==== Records supplied
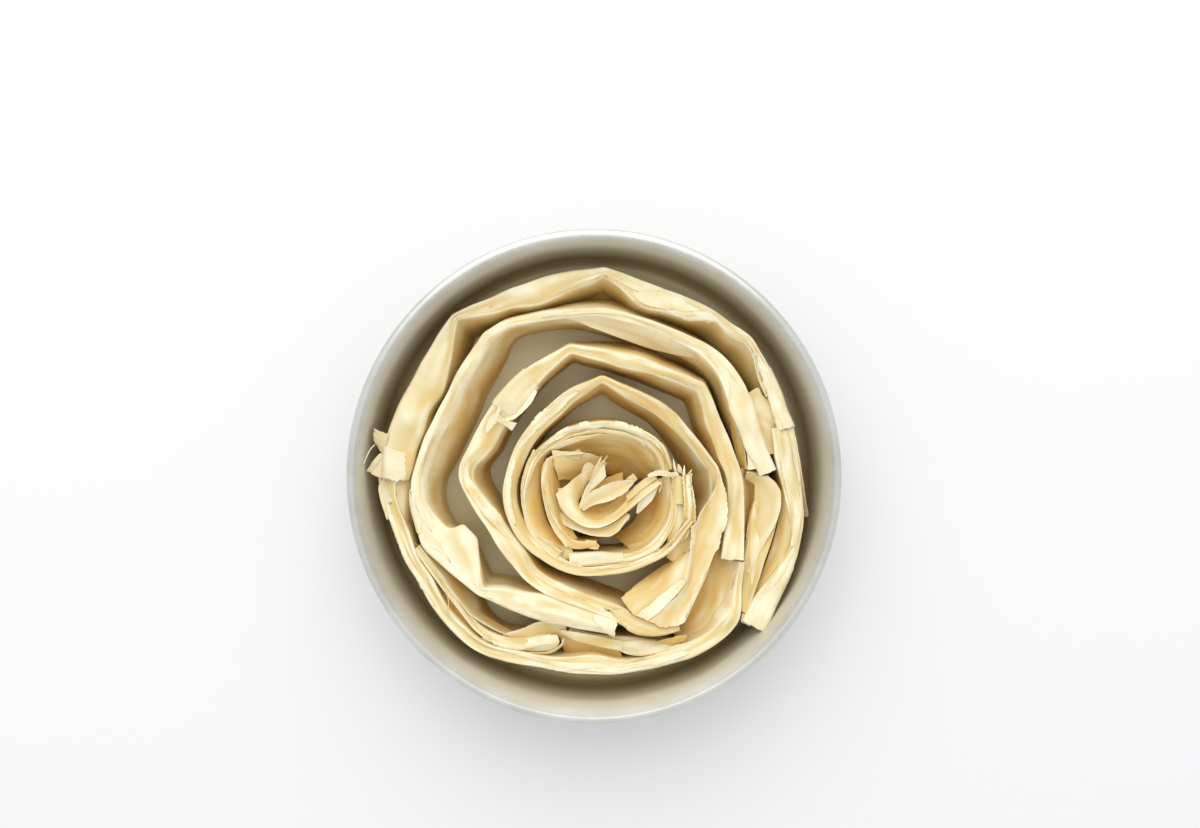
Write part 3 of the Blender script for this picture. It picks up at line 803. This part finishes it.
# Evenly spaced numbers from 0 to 1 with one more close to each end, which keeps the turn of the
# paper's cut edge narrow.
def evenly(count):
    inner = np.linspace(0, 1, count)
    return np.concatenate([[0, 0.15 / count], inner[1:-1], [1 - 0.15 / count, 1]])


# A leaf on a strip. across is its mesh columns to one section place, and placeWidth and tearWidth
# are the mm that one place counts for on the flat leaf and along a torn end. A leaf that ends
# more than nearEnd from the strip's own end narrows over taper mm to almost a point, unless its
# veil is at least veiled. Its gap changes by the share lifts, over liftAlong mm and liftAcross
# places. The skin's tone is changed by dustless, and more on its ridges, where the flour lies:
# [more tone, section place, width].
layer = {"across": 7, "placeWidth": 7.0, "tearWidth": 9, "nearEnd": 3, "tip": 0.4, "taper": 14,
         "tipCurve": 0.7, "veiled": 0.6, "lifts": 0.4, "liftAlong": 30, "liftAcross": 2, "dustless": -0.1,
         "flour": [[0.35, 2.1, 0.4], [0.4, 3.95, 0.15]]}


# A leaf that follows a strip's skin between two distances along it, ends, and between section
# places that go along its outer and inner edges, lifted off by its gap. With no gap it is the
# skin itself, floured on its ridges, and with a gap below nothing it lies under the skin; neither
# is narrowed. The ends are torn by the cube of the nearness to them, and the edges, except the
# skin's, by the square. share says where the columns lie from edge to edge.
def stripLeaf(strip, stride, ends, outer, inner, gap, tear, tone, veil, seed, share=None):
    start, end = ends
    rows = evenly(max(4, round((end - start) / paper["step"])))[:, None]
    if share is None:
        share = evenly(max(8, round(np.ptp([*outer, *inner]) * layer["across"])))
    share = share[None]
    distance = start + (end - start) * rows
    outerEdge, innerEdge = (np.interp(rows, np.linspace(0, 1, len(edge)), edge) for edge in (outer, inner))
    narrow = 1
    if 0 < gap and veil < layer["veiled"]:
        fromStart = distance - start if start > layer["nearEnd"] else np.inf
        fromEnd = end - distance if end < stride["starts"][-1] - layer["nearEnd"] else np.inf
        far = (np.minimum(fromStart, fromEnd) + layer["tip"]) / layer["taper"]
        narrow = np.clip(far, 0, 1) ** layer["tipCurve"]
    place = (outerEdge + innerEdge) / 2 + (innerEdge - outerEdge) * (share - 0.5) * narrow
    across = place * layer["tearWidth"]
    along = distance + tear * (torn(seed, across) * (1 - rows) ** 3 + torn(seed + 2, across) * rows ** 3)
    jag = tear * (torn(seed + 4, distance) * (1 - share) ** 2 + torn(seed + 6, distance) * share ** 2)
    points = skin(strip, stride, along, place, jag if gap else 0 * jag, strip["seed"])
    lengths = np.stack([along, place * layer["placeWidth"]], -1)
    lifts = noise(seed + 8, along / layer["liftAlong"], place / layer["liftAcross"])
    if gap == 0:
        tone = tone + layer["dustless"]
        for more, ridge, width in layer["flour"]:
            tone = tone + more * np.exp(-((place - ridge) / width) ** 2)
    points = points - gridNormals(points) * (gap * (1 + layer["lifts"] * lifts))[..., None]
    points = crumple(points, lengths, strip["crumple"], strip["seed"] + 20)
    return leafPart(points, lengths, tone, veil, seed + 9)


# A loose leaf stretched over lines of points: u runs along the lines, each rounded at its inner
# points, and v from line to line. Its four edges are torn.
def looseLeaf(leaf, seed):
    tear, tones, veil, *lines = leaf
    bend, crumpled = 0.4, 0.5
    lines = [np.array(line, float) for line in lines]
    long = max(np.linalg.norm(np.diff(line, axis=0), axis=1).sum() for line in lines)
    wide = max(np.linalg.norm(lines[0][i] - lines[-1][i]) for i in (0, len(lines[0]) // 2, -1)) + 1
    rows = evenly(max(8, round(long / paper["looseStep"])))[:, None]
    columns = evenly(max(6, round(wide / paper["looseStep"])))[None]
    u = rows + tear / long * (torn(seed, columns * wide) * (1 - rows)
                              + torn(seed + 2, columns * wide) * rows)
    v = columns + tear / wide * (torn(seed + 4, rows * long) * (1 - columns)
                                 + torn(seed + 6, rows * long) * columns)
    stretched = [roundedLine(line, (u * (len(line) - 1)).ravel(), bend, bend) for line in lines]
    points = roundedLine(np.stack(stretched, 1), (v * (len(lines) - 1)).ravel(), bend, bend)
    points = points.reshape(rows.size, columns.size, 3)
    lengths = gridLengths(points)
    tones = np.atleast_1d(tones)
    tone = np.interp(columns, np.linspace(0, 1, len(tones)), tones)
    return leafPart(crumple(points, lengths, crumpled, seed + 10), lengths, tone, veil, seed)


# The columns of a strip's skin, closer where it bends: [from, to, how many] in section places.
skinColumns = [[0, 0.02, 2], [0.2, 1.8, 9], [1.88, 2.3, 9], [2.45, 3.55, 9], [3.65, 3.88, 4],
               [3.92, 4.08, 7], [4.13, 4.4, 5], [4.55, 5.8, 9], [5.98, 6, 2]]

# The sheets that show inside a strip's open ends: their depths under the skin and how far in
# they go, in mm, how much of its depth each is set back, their edges as section places, and how
# torn they and the skin are.
endSheets = {"depths": (1.6, 3.0), "long": 14, "setBack": 0.4, "edges": (0.5, 5.5), "torn": 0.35}

# Thin slivers of leaf along a strip, drawn at random: one for every so many mm. Their tips are
# section places on the top, and halfWidth and varies shape their middle.
slivers = {"every": 60, "long": (30, 80), "tips": (2.1, 4.1), "tipWidth": 0.06, "halfWidth": 0.4,
           "varies": 0.3, "within": (2.0, 4.2), "gap": (0.12, 0.25), "torn": 0.2, "tone": (0.7, 1)}


# The slivers of one strip up to a distance along it, as arguments of stripLeaf.
def sliversOf(draw, reach):
    half, varies = slivers["halfWidth"], slivers["varies"]
    for _ in range(int(reach / slivers["every"])):
        long = draw.uniform(*slivers["long"])
        start = draw.uniform(1, max(2, reach - long - 1))
        tips = draw.uniform(*slivers["tips"], 2)
        middle = np.clip(tips.mean() + [-half, half] + draw.uniform(-varies, varies, 2), *slivers["within"])
        outer = tips[0], middle[0], tips[1]
        inner = tips[0] + slivers["tipWidth"], middle[1], tips[1] + slivers["tipWidth"]
        yield ((start, min(start + long, reach - 1)), outer, inner, draw.uniform(*slivers["gap"]),
               slivers["torn"], draw.uniform(*slivers["tone"]), 0.0)


# Joins a strip's skin, end sheets, layers, slivers and loose leaves into one mesh, gives the
# paper its thickness and stands it for its CAD node. All but the loose leaves share the skin's
# waves and creases, and each layer, sliver and loose leaf is torn and shaded by its own seed.
def makeStrip(name, strip):
    seed, tone = strip["seed"], strip["tone"]
    stride = strideOf(strip)
    total = stride["starts"][-1]
    columns = np.concatenate([np.linspace(*run) for run in skinColumns]) / 6
    tear = endSheets["torn"]
    parts = [stripLeaf(strip, stride, (0, total), (0, 0), (6, 6), 0, tear, tone, 0, seed, columns)]
    first, last = endSheets["edges"]
    for depth in endSheets["depths"]:
        back, long = endSheets["setBack"] * depth, endSheets["long"]
        for ends in ((back, long), (total - long, total - back)):
            parts.append(stripLeaf(strip, stride, ends, (first, first), (last, last), -depth, tear, tone, 0,
                                   seed + 60))
    layers = [(row[:2], row[2:4], row[4:6], *row[6:]) for row in strip["layers"]]
    layers += sliversOf(np.random.default_rng(seed), min(strip["sliversTo"], total))
    for i, (ends, outer, inner, gap, *rest) in enumerate(layers):
        parts.append(stripLeaf(strip, stride, ends, outer, inner, gap + paper["thickness"] / 2, *rest,
                               seed + 100 + 20 * i))
    for i, leaf in enumerate(strip["leaves"]):
        parts.append(looseLeaf(leaf, seed + 500 + 20 * i))
    starts = np.cumsum([0] + [part["points"].size // 3 for part in parts])
    points, uv = (np.concatenate([part[key].reshape(-1, size) for part in parts])
                  for key, size in (("points", 3), ("uv", 2)))
    leafTone, leafVeil = (np.concatenate([part[key].ravel() for part in parts]) for key in ("tone", "veil"))
    faces = np.concatenate([part["faces"] + start for part, start in zip(parts, starts)])
    piece = addPiece(name + "_leaves", points, faces.tolist(), phyllo,
                     {"leafTone": leafTone, "leafVeil": leafVeil}, uv)
    solidify = piece.modifiers.new("thickness", "SOLIDIFY")
    solidify.thickness = paper["thickness"] * mm
    solidify.offset = 0.0
    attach(piece, "root")
    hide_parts(name)


for number, (name, strip) in enumerate(strips.items()):
    makeStrip(name, {**usual, **strip, "seed": 1000 * (number + 1)})
print("strips made")


# The table: one white square under the tin. It isn't part of the pie.
def makeTable():
    table = {"size": 4.0, "colour": "#e7e6e5", "roughness": 0.6}
    material, tree, shader = startMaterial("matteWhiteTable", {
        "Roughness": table["roughness"], "Base Color": linearColour(table["colour"])})
    half = table["size"] / 2
    mesh = bpy.data.meshes.new("table")
    mesh.from_pydata([(-half, -half, 0), (half, -half, 0), (half, half, 0), (-half, half, 0)], [],
                     [(0, 1, 2, 3)])
    mesh.materials.append(material)
    top = bpy.data.objects.new("table", mesh)
    bpy.context.collection.objects.link(top)


# A window beyond the pie, which faces its middle, under an even pale sky.
def makeLight():
    window = {"place": (-0.12, 1.15, 1.2), "size": 1.8, "power": 17.5}
    sky = {"colour": "#f6f8fb", "strength": 0.97}
    light = bpy.data.lights.new("windowLight", "AREA")
    light.shape = "SQUARE"
    light.size = window["size"]
    light.energy = window["power"]
    lamp = bpy.data.objects.new("windowLight", light)
    lamp.location = window["place"]
    lamp.rotation_euler = (-Vector(window["place"])).to_track_quat("-Z", "Y").to_euler()
    bpy.context.collection.objects.link(lamp)
    world = bpy.data.worlds.new("studio")
    world.use_nodes = True
    background = world.node_tree.nodes["Background"]
    background.inputs[0].default_value = linearColour(sky["colour"])
    background.inputs[1].default_value = sky["strength"]
    bpy.context.scene.world = world


# The camera looks straight down.
def makeCamera():
    view = {"lens": 42.0, "sensor": 36.0, "nearest": 0.01, "place": (0.0029, 0.0302, 0.731)}
    camera = bpy.data.cameras.new("overheadCamera")
    camera.lens = view["lens"]
    camera.sensor_width = view["sensor"]
    camera.clip_start = view["nearest"]
    holder = bpy.data.objects.new("overheadCamera", camera)
    holder.location = view["place"]
    bpy.context.collection.objects.link(holder)
    bpy.context.scene.camera = holder
    bpy.context.scene.view_settings.view_transform = "Standard"


makeTable()
makeLight()
makeCamera()
print("table, light and camera made")

bpy.context.view_layer.update()
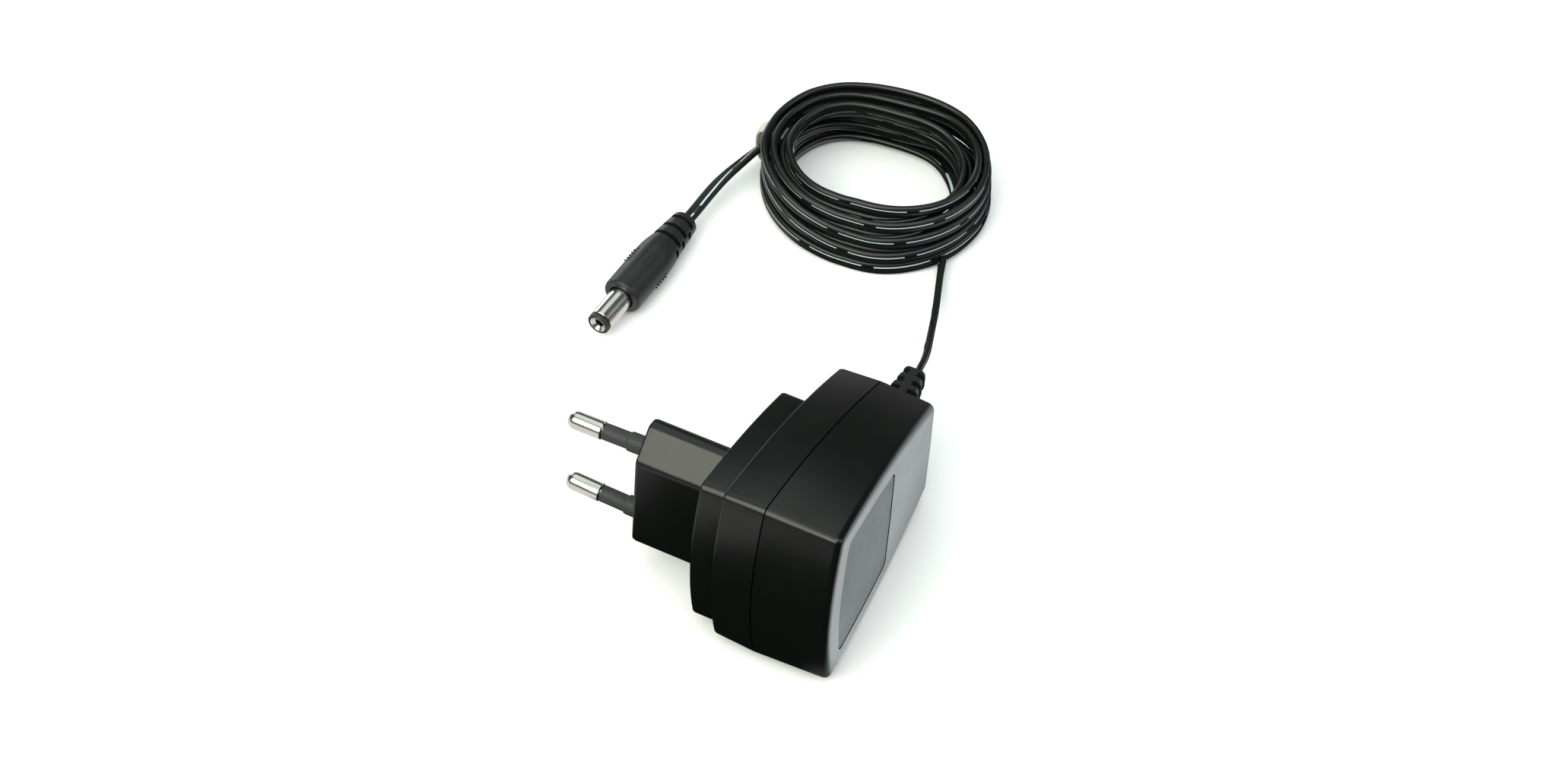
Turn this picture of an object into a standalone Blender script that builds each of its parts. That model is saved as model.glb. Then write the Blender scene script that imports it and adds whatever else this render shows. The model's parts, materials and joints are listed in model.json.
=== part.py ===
"""Plug-in mains adapter with two round pins, lying on its long side, and its coiled low-voltage lead.

The adapter is drawn in its own axes: X runs from the pins to the label face, Y from the rounded
near end to the lead's strain relief, and Z from one long side to the other. An empty carries the
whole adapter, turned so that one tapered long side rests on the ground. The lead, its coil and
the barrel plug lie on the same ground and are drawn in ground axes. All lengths are metres.
"""

import math

import bmesh
import bpy
from mathutils import Matrix, Vector

# General fits
CLEARANCE = 0.0003
WALL = 0.0022
FINE_EDGE = 0.0001
HALF = 0.5

# Contact pins of the two-pole plug
PIN_LENGTH = 0.019
PIN_DIAMETER = 0.004
PIN_SPACING_BASE = 0.0186
PIN_SPACING_TIP = 0.0175
PIN_NECK_DIAMETER = 0.0024
PIN_FLANGE_DIAMETER = 0.0046
PIN_FLANGE_THICKNESS = 0.0010
PIN_TAIL_LENGTH = 0.0020
PIN_EDGE = 0.0002
NOSE_STEPS = 6
SLEEVE_LENGTH = 0.0104
SLEEVE_DIAMETER = 0.0037
SLEEVE_ROOT = 0.0020
COLLAR_LENGTH = 0.0044
COLLAR_DIAMETER = 0.0043
CONTACT_WIDTH = 0.0030
CONTACT_THICKNESS = 0.0004
CONTACT_FOOT = 0.0030

# Plug boss, the block that carries the pins
BOSS_DEPTH = 0.0180
BOSS_LENGTH = 0.0346
BOSS_THICKNESS = 0.0137
BOSS_TAPER = 0.0062
BOSS_END_FLAT = 0.0024
BOSS_EDGE = 0.0009
BOSS_FRONT_WALL = 0.0040
BOSS_WALL = 0.0018

# Housing outline at the parting plane, seen along X
NEAR_Y = -0.0143
FAR_Y = 0.0401
NEAR_HALF_HEIGHT = 0.0209
FAR_HALF_HEIGHT = 0.0125
SIDE_BULGE = 0.00245
NEAR_BULGE = 0.00375
FAR_BULGE = 0.0003
CORNER_RADIUS = 0.0022
LEAST_CORNER = 0.0006

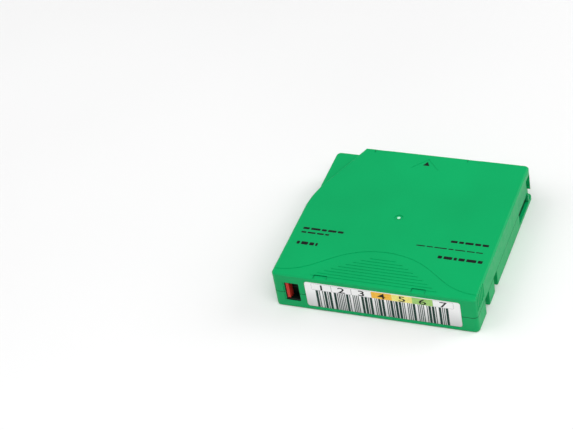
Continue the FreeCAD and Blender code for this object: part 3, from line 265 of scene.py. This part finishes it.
========
» **Aim**: Your task is to gather every line with the word "script" and copy it.

» **Final answer**:
Write part 3 of the Blender script for this picture. It picks up at line 803. This part finishes it.
Turn this picture of an object into a standalone Blender script that builds each of its parts. That model is saved as model.glb. Then write the Blender scene script that imports it and adds whatever else this render shows. The model's parts, materials and joints are listed in model.json.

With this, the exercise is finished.